Maybe the main reason for the decline in the share price from around $27 to $16 within just a month is because of declining results compared to the same period of last year. The share price of $16 is equal to the share price dated back in 2002 and a little bit higher than in the price at the end of February 2009.
With the fluctuations of the earnings over the years, OI has kept its operating cash flow positive and only experienced two years with negative free cash flows over the last 10 years.
The average FCF over the last 10 years (including two negative years) stayed at $125 million and the average CFO was $550 million. So at the market cap of $2.7 billion, the company is trading at 21.6 times FCF and 5 times CFO.

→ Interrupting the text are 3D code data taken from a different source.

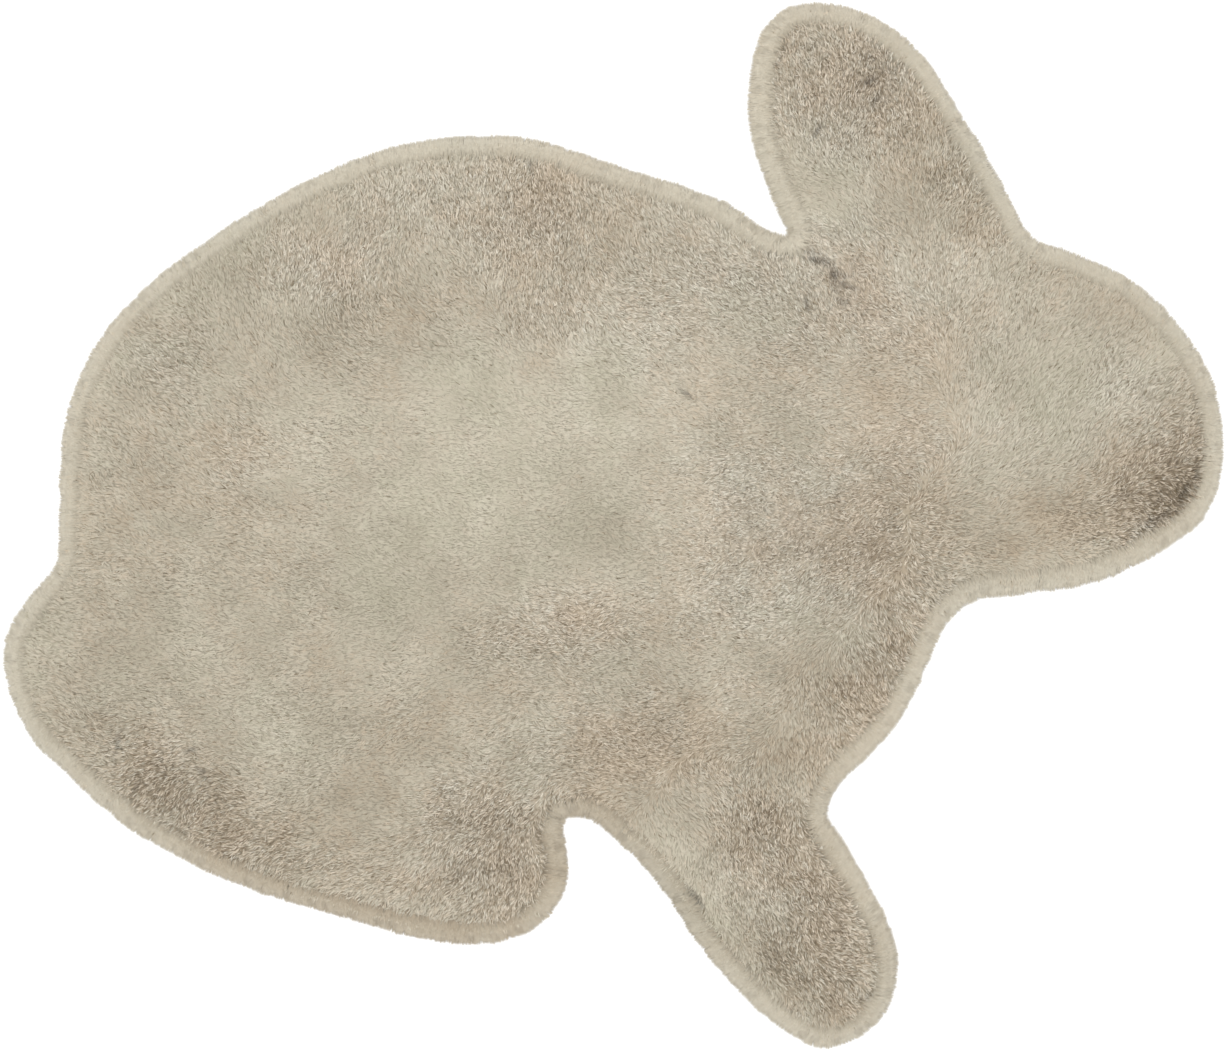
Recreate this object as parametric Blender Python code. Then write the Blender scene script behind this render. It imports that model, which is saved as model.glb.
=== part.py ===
"""Faux fur floor rug for a child's room, cut to the outline of a sitting rabbit.

The rug is one piece of thick pile cloth that lies flat. Its solid is a lumpy slab: a flat
underside, a rim of short fur locks that lie on the floor, a round shoulder where the pile
falls over the cut edge, and a softly uneven top with one parting behind the ear.

Units are metres, +Z is up. The origin is on the floor under the middle of the rug, +X runs
from the tail to the nose and +Y from the paws to the ear.
"""

import math
from collections import namedtuple

import bmesh
import bpy
import numpy as np
from mathutils import Vector, noise
from mathutils.geometry import delaunay_2d_cdt, interpolate_bezier

MM = 0.001

# Driving dimensions
PILE_HEIGHT = 22 * MM  # floor to the top of the standing fur
RIM_HEIGHT = 1.4 * MM  # thickness of a lock's tip where it lies on the floor
UNDERCUT = 0.6 * MM  # the underside stops this far inside the tips
SHOULDER_WIDTH = 27 * MM  # from the tips to where the pile stands at full height
SHOULDER_POWER = 1.8  # 1 is a straight slope, 2 is a quarter ellipse

# Fur locks round the rim
LOCK_COUNT = 300
LOCK_REACH_MEAN = 3.6 * MM  # from a lock's root to its tip
LOCK_REACH_SPREAD = 1.6 * MM
LOCK_SHORTFALL = 1.3 * MM  # the shortest tips stop this far inside the outline
LOCK_SWEEP = 0.22  # how far a tip leans along the rim, as a share of the pitch
LOCK_SEED = 7
LOCK_GROOVE = 2.0 * MM  # depth of the groove between two locks on the shoulder
GROOVE_END = 17 * MM  # where the grooves have run out, from the rim inwards

# Rows of points on the shoulder: distance from the rim, and rim points for each one kept
ShoulderRow = namedtuple("ShoulderRow", "inset keep_every")
SHOULDER_ROWS = (
    ShoulderRow(5 * MM, 1),
    ShoulderRow(11 * MM, 1),
    ShoulderRow(18 * MM, 2),
    ShoulderRow(27 * MM, 3),
)

# The top of the pile
TOP_PITCH = 14.5 * MM  # distance between neighbouring points
TOP_MARGIN = 35 * MM  # these points start this far inside the rim
SWELL_SIZE = 95 * MM
SWELL_HEIGHT = 3.0 * MM
SWELL_SLICE = 0.3  # which slice of the noise shapes them
TUFT_SIZE = 30 * MM
TUFT_HEIGHT = 3.6 * MM
TUFT_SLICE = 5.7

# The parting that runs from the notch behind the ear towards the cheek
PARTING_START = Vector((0.157, 0.222))
PARTING_END = Vector((0.214, 0.172))
PARTING_DEPTH = 6 * MM
PARTING_HALF_WIDTH = 9 * MM
PARTING_STEPS = 10
PARTING_CLEARANCE = 12 * MM  # no other point of the top lies nearer than this

FUR_COLOUR = (0.51, 0.455, 0.365, 1.0)
FUR_ROUGHNESS = 0.95
SHARP_ANGLE = math.radians(50)  # edges that turn more than this are shaded sharp

# Outline, clockwise seen from above. Headings are in degrees from +X, as the outline
# arrives at a landmark and leaves it. They differ only at a notch.
Landmark = namedtuple("Landmark", "name x_mm y_mm arrives leaves")


def smooth(name, x_mm, y_mm, heading):
    return Landmark(name, x_mm, y_mm, heading, heading)


OUTLINE = (
    smooth("ear_tip", 152, 428, 9),
    smooth("ear_front_top", 239, 401, -40),
    smooth("ear_front", 293, 326, -57),
    Landmark("ear_root", 341, 236, -65, -18),
    smooth("brow", 416, 207, -29),
    smooth("nose_bridge", 481, 141, -57),
    smooth("nose", 499.5, 51, -96),
    smooth("mouth", 469, -8, -145),
    smooth("chin", 409, -41, -157),
    smooth("throat_upper", 325, -56, -174),
    smooth("throat", 291, -64, -152),
    smooth("chest_upper", 265, -96, -113),
    smooth("chest", 243, -144, -119),
    smooth("chest_low", 197, -200, -141),
    Landmark("elbow", 175, -238, -98, -57),
    smooth("foreleg_front", 213, -301, -60),
    smooth("paw_front", 232.5, -375, -99),
    smooth("paw", 181, -427.5, -168),
    smooth("paw_back", 133, -408, 144),
    smooth("foreleg_back", 73, -346, 129),
    smooth("foreleg_middle", 39, -295, 128),
    smooth("belly", -14, -243, 141),
    Landmark("belly_notch", -45, -240, -165, -76),
    smooth("toe_front", -39, -294, -104),
    smooth("heel", -111, -343, -179),
    smooth("sole", -239, -316, 165),
    smooth("sole_back", -311, -293, 160),
    smooth("haunch_low", -379, -259, 152),
    smooth("rump_low", -467, -186, 138),
    smooth("tail_low", -496, -134, 108),
    smooth("tail", -497, -88, 71),
    smooth("tail_top", -467, -44, 48),
    Landmark("tail_root", -456, -29, 62, 86),
    smooth("rump", -454, 48, 90),
    smooth("rump_high", -415, 162, 54),
    smooth("back_low", -320, 243, 34),
    smooth("back", -184, 310, 16),
    smooth("back_top", -95, 320, 0),
    smooth("shoulder", 4, 295, -19),
    smooth("neck", 91, 266, -27),
    smooth("nape", 122, 245, -36),
    Landmark("ear_notch", 146, 238, 0, 118),
    smooth("ear_back", 121, 295, 113),
    smooth("ear_back_top", 111, 348, 90),
    smooth("ear_left", 121, 402, 69),
)
CURVE_STEPS = 24  # points on the curve between two landmarks


def clear_scene():
    for old in list(bpy.data.objects):
        bpy.data.objects.remove(old)


def arc_like_curve(start, end):
    """Points from one landmark up to the next, with the handles that a circular arc would have."""
    p = Vector((start.x_mm, start.y_mm)) * MM
    q = Vector((end.x_mm, end.y_mm)) * MM
    turn = math.radians((end.arrives - start.leaves + 180) % 360 - 180)
    handle = (q - p).length / (3 * math.cos(turn / 4) ** 2)
    leave, arrive = math.radians(start.leaves), math.radians(end.arrives)
    p_handle = p + handle * Vector((math.cos(leave), math.sin(leave)))
    q_handle = q - handle * Vector((math.cos(arrive), math.sin(arrive)))
    return interpolate_bezier(p, p_handle, q_handle, q, CURVE_STEPS)[:-1]


def outline_points():
    points = []
    for start, end in zip(OUTLINE, OUTLINE[1:] + OUTLINE[:1]):
        points += arc_like_curve(start, end)
    return np.array([p[:2] for p in points])


def evenly_spaced(closed_line, count):
    """count points at equal steps along a closed line, and the outward direction at each."""
    ring = np.vstack([closed_line, closed_line[:1]])
    along = np.concatenate([[0], np.cumsum(np.linalg.norm(np.diff(ring, axis=0), axis=1))])
    at = np.linspace(0, along[-1], count, endpoint=False)
    points = np.stack([np.interp(at, along, ring[:, axis]) for axis in (0, 1)], axis=1)
    tangent = np.roll(points, -1, axis=0) - np.roll(points, 1, axis=0)
    tangent /= np.linalg.norm(tangent, axis=1)[:, None]
    outward = np.stack([-tangent[:, 1], tangent[:, 0]], axis=1)
    return points, outward, tangent


def distance_to(line, points):
    """Distance from each point to the nearest point of a closely spaced line."""
    gaps = points[:, None, :] - line[None, :, :]
    return np.sqrt((gaps**2).sum(axis=2).min(axis=1))


def jagged_rim(rim, outward, tangent):
    """Rim points in turn are a lock's root and its tip. The tips stay close to the outline."""
    random = np.random.default_rng(LOCK_SEED)
    pitch = np.linalg.norm(rim[1] - rim[0]) * 2
    reach = LOCK_REACH_MEAN + LOCK_REACH_SPREAD * random.uniform(-1, 1, LOCK_COUNT)
    shortfall = LOCK_SHORTFALL * random.uniform(0, 1, LOCK_COUNT)
    sweep = LOCK_SWEEP * pitch * random.uniform(-1, 1, LOCK_COUNT)
    jagged = rim.copy()
    jagged[0::2] -= outward[0::2] * (reach + shortfall)[:, None]
    jagged[1::2] -= outward[1::2] * shortfall[:, None]
    jagged[1::2] += tangent[1::2] * sweep[:, None]
    return jagged


def top_points(outline):
    """A triangular lattice over the pile's top, clear of the shoulder and of the parting."""
    low, high = outline.min(axis=0), outline.max(axis=0)
    row_step = TOP_PITCH * math.sqrt(3) / 2
    lattice = []
    for row, y in enumerate(np.arange(low[1], high[1], row_step)):
        shift = TOP_PITCH / 2 * (row % 2)
        lattice += [(x, y) for x in np.arange(low[0] + shift, high[0], TOP_PITCH)]
    lattice = np.array(lattice)
    lattice = lattice[inside(outline, lattice)]
    lattice = lattice[distance_to(outline, lattice) > TOP_MARGIN]
    return lattice[distance_to(parting_line(), lattice) > PARTING_CLEARANCE]


def inside(closed_line, points):
    """Whether each point is inside a closed line, by counting the sides that lie to its right."""
    crossings = np.zeros(len(points), int)
    for (x0, y0), (x1, y1) in zip(closed_line, np.roll(closed_line, -1, axis=0)):
        spans = (y0 > points[:, 1]) != (y1 > points[:, 1])
        if spans.any():
            side_x = x0 + (points[:, 1] - y0) / (y1 - y0) * (x1 - x0)
            crossings += spans & (points[:, 0] < side_x)
    return crossings % 2 == 1


def parting_line():
    steps = np.linspace(0, 1, PARTING_STEPS)[:, None]
    return np.array(PARTING_START) * (1 - steps) + np.array(PARTING_END) * steps


def parting_points():
    """The parting's bottom and its two lips."""
    along = (PARTING_END - PARTING_START).normalized()
    across = np.array((-along.y, along.x)) * PARTING_HALF_WIDTH
    middle = parting_line()
    return np.vstack([middle, middle + across, middle - across])


def shoulder_height(inset):
    """Height of the pile at this distance from the rim, on a smooth curve up to its full height."""
    share = np.clip(inset / SHOULDER_WIDTH, 0, 1)
    rise = (1 - (1 - share) ** SHOULDER_POWER) ** (1 / SHOULDER_POWER)
    return RIM_HEIGHT + (PILE_HEIGHT - RIM_HEIGHT) * rise


def lumps(points, inset):
    """Broad swells and smaller tufts, which fade out towards the rim."""
    fade = np.clip(inset / SHOULDER_WIDTH, 0, 1)
    height = [
        SWELL_HEIGHT * noise.noise((x / SWELL_SIZE, y / SWELL_SIZE, SWELL_SLICE))
        + TUFT_HEIGHT * noise.noise((x / TUFT_SIZE, y / TUFT_SIZE, TUFT_SLICE))
        for x, y in points
    ]
    return np.array(height) * fade


def parting_drop(points):
    """How far the parting lowers the pile. It is deepest at the notch and runs out at its end."""
    middle = parting_line()
    gaps = np.linalg.norm(points[:, None, :] - middle[None, :, :], axis=2)
    nearest = gaps.argmin(axis=1)
    wall = np.clip(1 - gaps.min(axis=1) / PARTING_HALF_WIDTH, 0, 1)
    run_out = 1 - nearest / len(middle)
    return PARTING_DEPTH * wall * run_out


def groove_drop(inset):
    return LOCK_GROOVE * np.clip(1 - inset / GROOVE_END, 0, 1)


def pile_surface():
    """Points of the fur's surface with the rim's first, and how many lie on the rim."""
    outline = outline_points()
    rim, outward, tangent = evenly_spaced(outline, 2 * LOCK_COUNT)
    plan = [jagged_rim(rim, outward, tangent)]
    height = [np.full(len(rim), RIM_HEIGHT)]
    for row in SHOULDER_ROWS:
        kept = np.arange(0, len(rim), row.keep_every)
        points = rim[kept] - outward[kept] * row.inset
        is_root = kept % 2 == 0
        inset = np.full(len(kept), row.inset)
        plan.append(points)
        height.append(
            shoulder_height(inset) - groove_drop(inset) * is_root + lumps(points, inset)
        )
    middle = np.vstack([top_points(outline), parting_points()])
    inset = distance_to(outline, middle)
    plan.append(middle)
    height.append(shoulder_height(inset) + lumps(middle, inset) - parting_drop(middle))
    return np.vstack(plan), np.concatenate(height), len(rim)


def triangulated(plan, rim_count):
    """Triangles over the plan's points, bounded by the rim, which comes first in the list."""
    keep_inside_faces = 1
    same_point = 1e-6
    rim_face = list(range(rim_count))
    corners = [Vector(p) for p in plan]
    points, _, faces, origins, _, _ = delaunay_2d_cdt(
        corners, [], [rim_face], keep_inside_faces, same_point
    )
    if len(points) != len(plan):
        raise ValueError("two points of the plan coincide, or the rim crosses itself")
    first = [origin[0] for origin in origins]
    return [[first[corner] for corner in face] for face in faces]


def build_fur_slab():
    """The rug's solid: the triangulated pile, a thin wall under its rim and a flat underside."""
    plan, height, rim_count = pile_surface()
    shape = bmesh.new()
    top = [shape.verts.new((x, y, z)) for (x, y), z in zip(plan, height)]
    for face in triangulated(plan, rim_count):
        shape.faces.new([top[corner] for corner in face])
    rim = plan[:rim_count]
    _, outward, _ = evenly_spaced(outline_points(), rim_count)
    foot = [shape.verts.new((x, y, 0)) for x, y in rim - outward * UNDERCUT]
    for near in range(rim_count):
        far = (near + 1) % rim_count
        shape.faces.new((top[near], top[far], foot[far], foot[near]))
    shape.faces.new(foot)
    bmesh.ops.recalc_face_normals(shape, faces=shape.faces)
    mesh = bpy.data.meshes.new("fur_rug")
    shape.to_mesh(mesh)
    shape.free()
    mesh.shade_smooth()
    mesh.set_sharp_from_angle(angle=SHARP_ANGLE)
    return mesh


def fur_material():
    material = bpy.data.materials.new("beige_fur")
    material.use_nodes = True
    shader = material.node_tree.nodes["Principled BSDF"]
    shader.inputs["Base Color"].default_value = FUR_COLOUR
    shader.inputs["Roughness"].default_value = FUR_ROUGHNESS
    shader.inputs["Metallic"].default_value = 0.0
    return material


def build():
    clear_scene()
    collection = bpy.data.collections.new("rabbit_rug")
    bpy.context.scene.collection.children.link(collection)
    rug = bpy.data.objects.new("fur_rug", build_fur_slab())
    rug.data.materials.append(fur_material())
    collection.objects.link(rug)


build()
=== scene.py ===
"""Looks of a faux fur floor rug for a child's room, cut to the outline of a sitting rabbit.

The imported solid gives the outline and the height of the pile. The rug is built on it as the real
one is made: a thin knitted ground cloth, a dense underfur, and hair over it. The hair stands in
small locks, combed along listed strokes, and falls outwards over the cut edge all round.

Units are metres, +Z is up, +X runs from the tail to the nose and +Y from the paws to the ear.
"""

import math
from collections import namedtuple

import bmesh
import bpy
import numpy as np
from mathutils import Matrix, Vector
from mathutils.bvhtree import BVHTree
from mathutils.kdtree import KDTree


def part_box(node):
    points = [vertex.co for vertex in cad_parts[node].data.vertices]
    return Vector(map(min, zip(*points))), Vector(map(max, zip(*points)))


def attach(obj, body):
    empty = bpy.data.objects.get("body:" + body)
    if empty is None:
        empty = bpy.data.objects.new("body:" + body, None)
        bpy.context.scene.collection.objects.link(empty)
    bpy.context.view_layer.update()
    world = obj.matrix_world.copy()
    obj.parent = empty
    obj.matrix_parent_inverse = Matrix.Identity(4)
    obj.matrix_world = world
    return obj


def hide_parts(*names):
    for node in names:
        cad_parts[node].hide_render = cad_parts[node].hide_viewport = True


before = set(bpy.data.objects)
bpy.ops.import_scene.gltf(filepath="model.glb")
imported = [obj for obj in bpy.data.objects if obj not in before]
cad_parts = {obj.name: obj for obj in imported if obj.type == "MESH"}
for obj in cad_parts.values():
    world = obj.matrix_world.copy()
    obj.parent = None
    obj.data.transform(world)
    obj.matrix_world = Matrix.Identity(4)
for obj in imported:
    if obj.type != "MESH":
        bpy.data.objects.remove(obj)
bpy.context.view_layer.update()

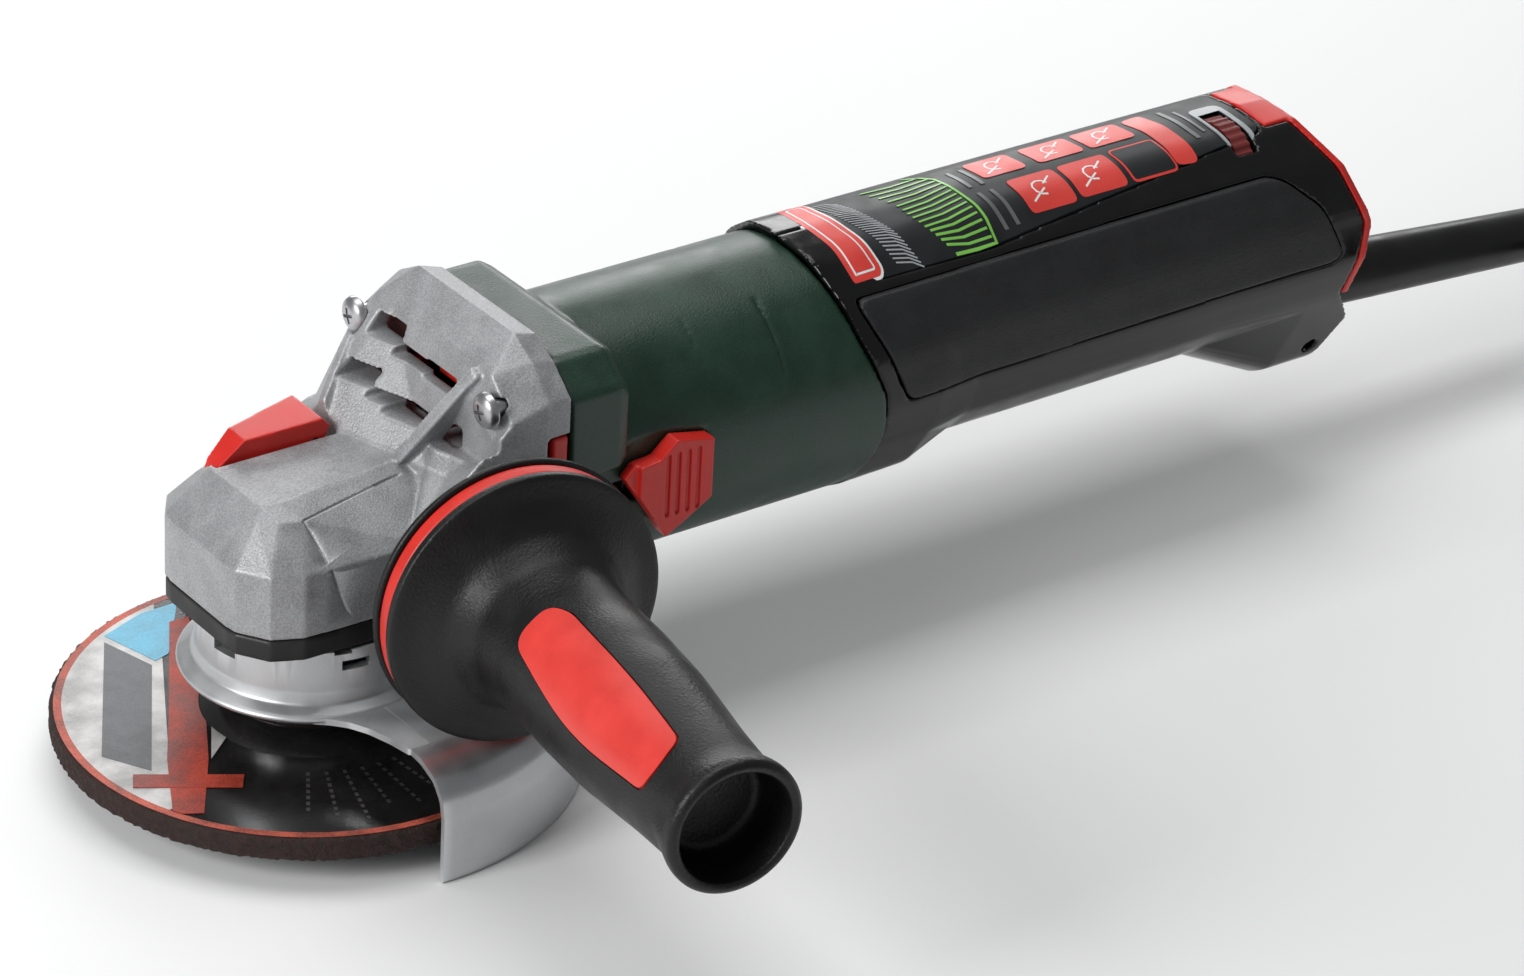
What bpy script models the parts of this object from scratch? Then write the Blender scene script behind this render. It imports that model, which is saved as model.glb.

The company got highly leverage with only around 20% of total assets in equity, with nearly 40% of total assets in long-term debt of nearly $4 billion. That even pushes the enterprise to three times higher from $2.7 billion to $6.8 billion.
Even the move of its chairman and CEO to buy back stocks at total value of nearly $2 million, I personally do not think the stock is undervalued at this current price. However, comparing to its valuation for the last four years regarding multiples valuation of cash flows and earnings, it is historically cheap.
This is the subjective viewpoint of the author, and it is not the recommendation to buy, hold or sell the stocks mentioned in this analysis. Anyone who wishes to buy, hold or sell the stocks has to do his/her own analysis at his/her own risk.